The first step on the road to IP came with the initial DOCSIS 1.0, designed at that stage purely as a way to deliver broadband Internet services over the RF HFC network, with broadcast services becoming digital but continuing to be delivered independently over the HFC via separate edge QAMs (eQAMs). QAM is the underlying scheme used by both DOCSIS and broadcast/multicast TV services to modulate signals, either digital or analog, over the HFC. At the early stage of DOCSIS, it looked like broadband Internet and TV services would remain separate, and that each subscriber would have just a single DOCSIS channel. The boxes were designed accordingly, with all functions, including timing, the eQAM and modem termination, integrated into a single unit. This had a number of advantages, including being relatively straightforward to deploy and maintain as an all-in-one unit and minimizing the number of points of failure. But as DOCSIS services grew and started to be used for unicast video as well, combined with the support for channel bonding in DOCSIS 3.0 to deliver higher bit rates to individual subscribers, it became clear that the integrated approach was insufficiently flexible, leading to the development of Modular CMTS (M-CMTS). This split the modem termination and eQAM functions into two so each could be scaled separately, with the latter deployed closer to the subscribers, enabling channels to be reallocated between them. The idea was that operators could make the most of their QAM investment without having to deploy more than was needed in aggregate for both DOCSIS and multicast/broadcast video.

But M-CMTS did not work as well as hoped, partly because of the complexity involved. Because the CMTS and eQAM were now physically separated, extremely accurate timing had to be maintained between them via a DOCSIS DTI timing reference. With M-CMTS, the eQAM and the CMTS can be remotely located, and multiple DTI timers can be used and synchronized via GPS. This allows the eQAMs to be deployed in hub sites where local video distribution is occurring, while the CMTS remains at the headend. In practice, where M-CMTS has been deployed, the eQAM has still been dedicated either to video or DOCSIS, rather than being shared between the two as had been intended, partly defeating the object because economies of scale are not then achieved.

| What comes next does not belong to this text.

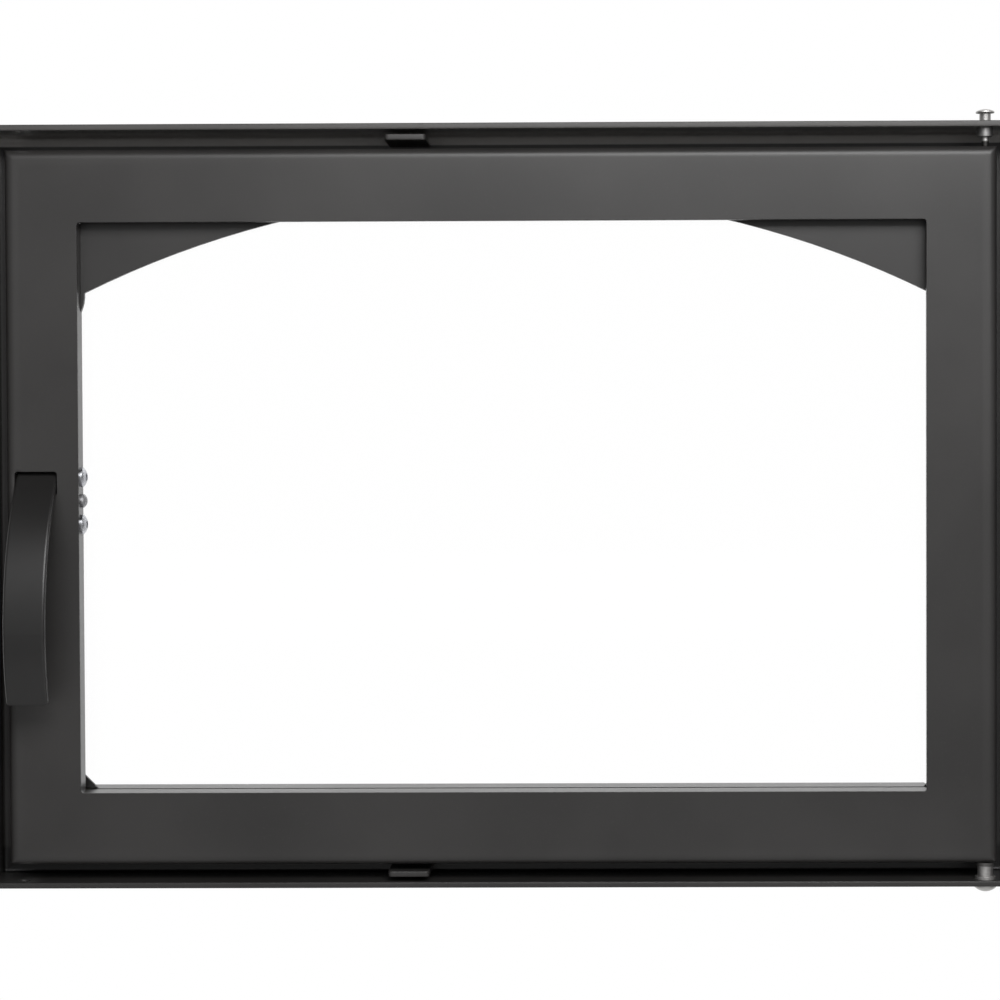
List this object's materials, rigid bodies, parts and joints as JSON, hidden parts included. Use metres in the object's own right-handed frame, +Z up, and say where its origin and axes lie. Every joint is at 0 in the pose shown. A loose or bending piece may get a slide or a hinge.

In any event, a number of cable operators became disillusioned with the DOCSIS roadmap and took matters into their own hands. Comcast proposed a return to a single platform, CMAP, and this has now been supported across the whole industry. CMAP recombines eQAM and modem termination to reduce complexity, with fewer points of failure, avoiding the need for timing synchronization because the key components are once again in one chassis. The recombination of functions into a single platform also yields significant power savings.

CMAP does not have to be fully integrated and allows much greater flexibility than the original CMTS. Indeed, it separates the functions into two components, but these are the higher-level IP packet-processing functions, and the lower-level physical (PHY) and media access control (MAC) functions, rather than the eQAM on the HFC side and Ethernet on the headend or core network side, as with M-CMTS. The packet processing is provided by the so-called packet shelf, while PHY/MAC processing is provided by the access shelf. With this design, a CMAP platform can be integrated (I-CMAP), with the packet and access shelf combined, or modular (M-CMAP), with the two separate so they can be scaled independently. Even the integrated version is more flexible than M-CMTS because each port can modulate across the whole RF spectrum and support all services, including video, voice, broadband and IP unicast delivery, bringing much greater configuration flexibility without having to separate out the edge QAM.

In most cases, M-CMAP will be preferred to I-CMAP because it is more scalable, supports a pay-as-you-grow model and, in Europe, fits better with the distributed architecture many MSOs have, comprising a number of secondary headends fed from one single, large headend. The modular approach also allows MSOs to choose separate vendors for the IP and higher-level functions in the packet shelf and the MAC/PHY related tasks in the access shelf. This functional separation also broadens the overall pool of vendors participating in the CMAP arena, increasing competition and innovation. It also best serves the original motive for CMAP of providing a sound platform for the migration to all-fiber networks based on passive optical network (PON) technology, which could be deployed as a new access shelf rather changing the packet shelf. This also applies to other possible access options, such as wireless, which again could be deployed just by adding a suitable access shelf.

Yet the CMAP designers overlooked one important point, which is the CMTS legacy many operators were stuck with precisely because this was what the industry had been recommending before. A number of operators had taken the M-CMTS route, and CMAP as originally formulated could only be deployed by throwing this away. This did not go down well with many MSOs, and it threatened to derail the whole CMAP movement. Many of these operators had concentrated their upstream capacity into the CMTS using less expensive eQAM for downstream IP transmission, and they wanted to continue exploiting this investment.

The industry has just come up with a fix. This is to create a separate downstream-only version of the access shelf, which is in effect a super eQAM, creating the ability to hook existing eQAM up with the packet shelf, and so go on using it. This also required bringing back the CMTS timing mechanisms, DOCSIS Timing Interface (DTI) and Downstream External PHY Interface (DEPI). In an M-CMTS deployment, DTI keeps the clocks of the upstream and downstream components synchronised, while DEPI provides the IP link between the CMTS and the eQAM. DTI and DEPI will in the future be doing the same in a CMAP deployment where there is legacy eQAM to be supported. DTI and DEPI were not in the original CMAP specifications, however, because there was no significant physical separation between the access and packet-processing functions.

At least now, after a number of false starts, the cable industry appears to have stumbled upon a coherent migration strategy toward an all-IP world, while preserving legacy M-CMTS deployments.